Best practices for using this calculator effectively

If you want consistently reliable results, treat the calculator as part of a process rather than a one-click shortcut. Start by identifying whether your bet is standard or SNR. Enter the exact back odds accepted by the bookmaker, not merely the current price on the page. Then enter the realistic lay odds you can actually match on the exchange. After that, check the commission setting carefully. Once the result appears, compare the equalized net outcomes and confirm the liability is affordable in your exchange account.

  1. Confirm the exact bet type and whether the stake is returned.
  2. Enter accepted odds, not estimated odds.
  3. Review exchange liquidity and commission before betting.
  4. Round only after you understand the effect on your final position.
  5. Recalculate if either side of the market moves before execution.

Used correctly, a betfair back lay calculator helps you move from rough guesswork to precise hedging.
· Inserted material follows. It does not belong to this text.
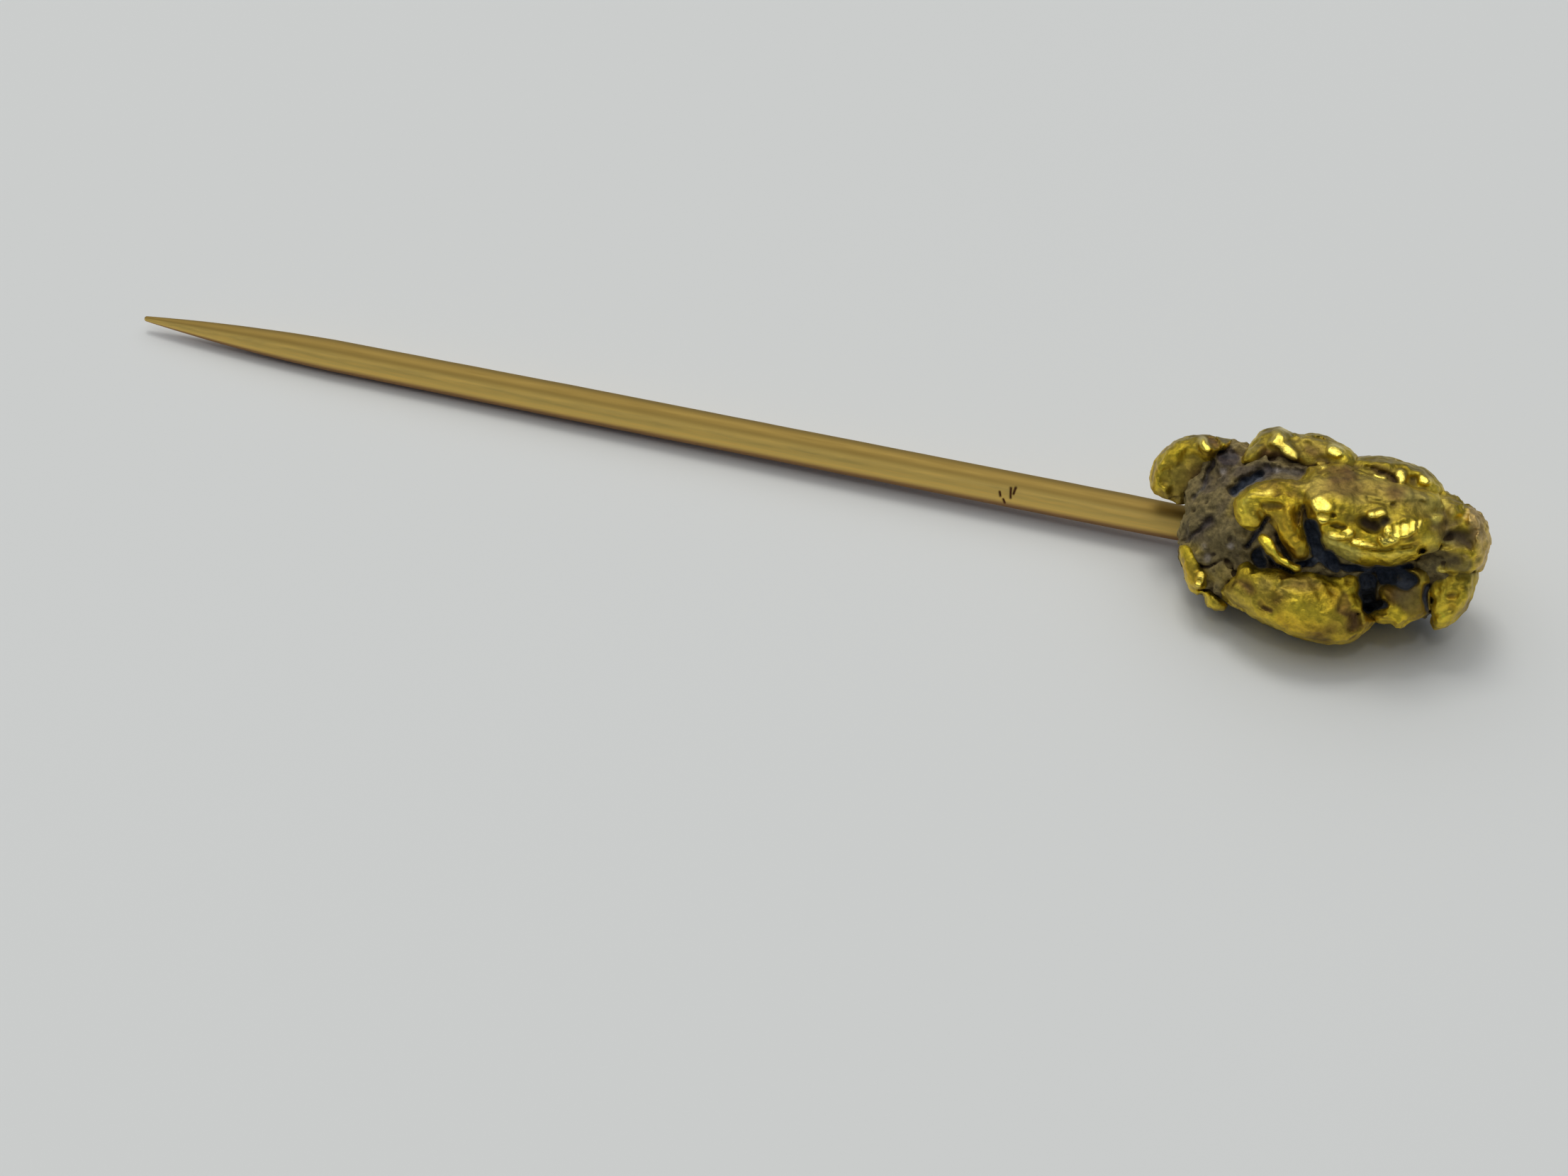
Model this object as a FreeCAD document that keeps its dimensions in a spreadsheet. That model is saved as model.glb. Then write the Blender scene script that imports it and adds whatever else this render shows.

It supports bonus conversion, qualifying bets, arbitrage checks, and routine exchange trading decisions. Most importantly, it makes the economics transparent: you can see exactly how much your lay stake should be, how much liability you will carry, and what your net position looks like in either outcome. That clarity is what turns a complicated set of betting mechanics into a manageable decision.

This calculator is for informational and educational use only. Betting involves risk, odds can change rapidly, and exchange liquidity may affect the final matched price. Always verify terms, limits, and responsible gambling rules in your jurisdiction.